There are 18,000 Jewish workmen employed in the factories of Moscow, the investigations report, nearly all of whom are recent arrivals in the capital. That these workmen are among the most progressive in the country is testified to by the fact that they left their homes in what was formerly the Pale of Jewish Settlement to come to Moscow, where the opportunities are greater and life is more interesting. That these workers, who were readers in their home towns, have not broken with the reading habit upon arriving in Moscow is also evident to all attending a meeting of such workers. They are in touch with all current events, politics, economics, the progress of the Five Year Plan, etc. They are Marxists, the investigators state, versed in the literature of Socialism, both of an earlier day and of the modern period. They are readers of literature, of novels, and of critical works.

But the language they read in, they add, is for the most part Russian. At least that is what study of the attendance at the two Yiddish libraries in Moscow indicates. Both the Central Yiddish Library and the Library connected with the Communist Club have scarcely more than two hundred patrons.

The writer in the “Emess”, reporting on the results of the investigation, suggests the merging of the Yiddish Library with the library at the Communist Club for the sake of greater efficiency. It is further suggested that a new collection of books should be obtained by the libraries to replace the old shabby-looking volumes, so that the taking out of books should be made more attractive.

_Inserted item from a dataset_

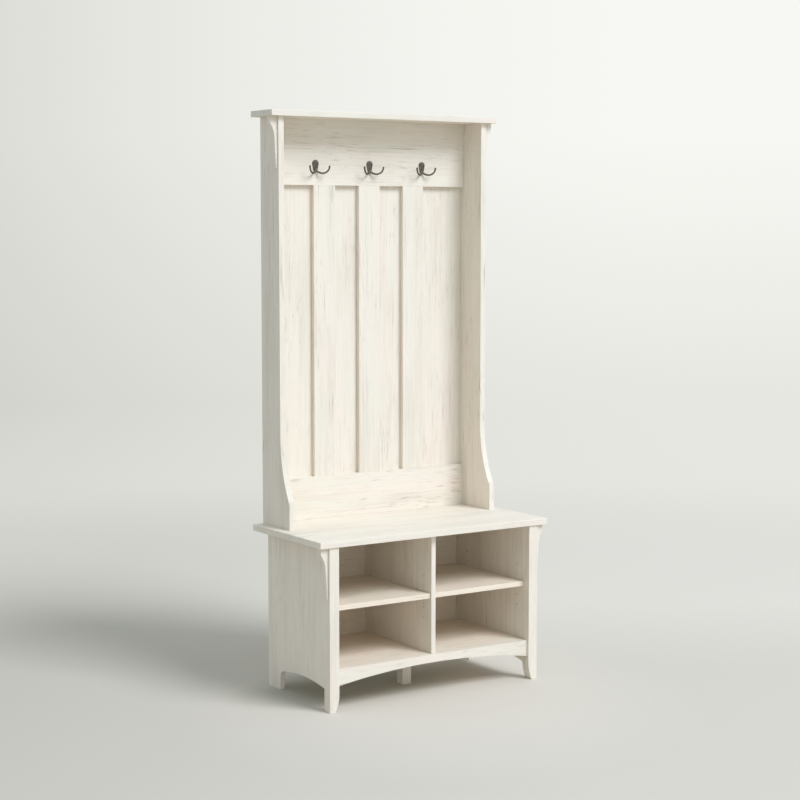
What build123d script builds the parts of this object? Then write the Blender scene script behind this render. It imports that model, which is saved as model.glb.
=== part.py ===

But, the report goes on to suggest that such palliatives will not greatly alter the situation. The neglect of libraries in their so-called “national” tongue is characteristic, it says, not only of the Jews, but of all other minorities. Moscow teems with libraries in the languages and dialects of its varying national minorities, but these libraries seem to exist merely because they are subsidised in one form or another. They are not kept alive by the interest of their readers. They are looked upon more as museums for the curious or as scientific libraries for specialists and students. The masses are not reached by them. The masses in Moscow, the report concludes, read and speak the language of the country and of the city – Great Russian.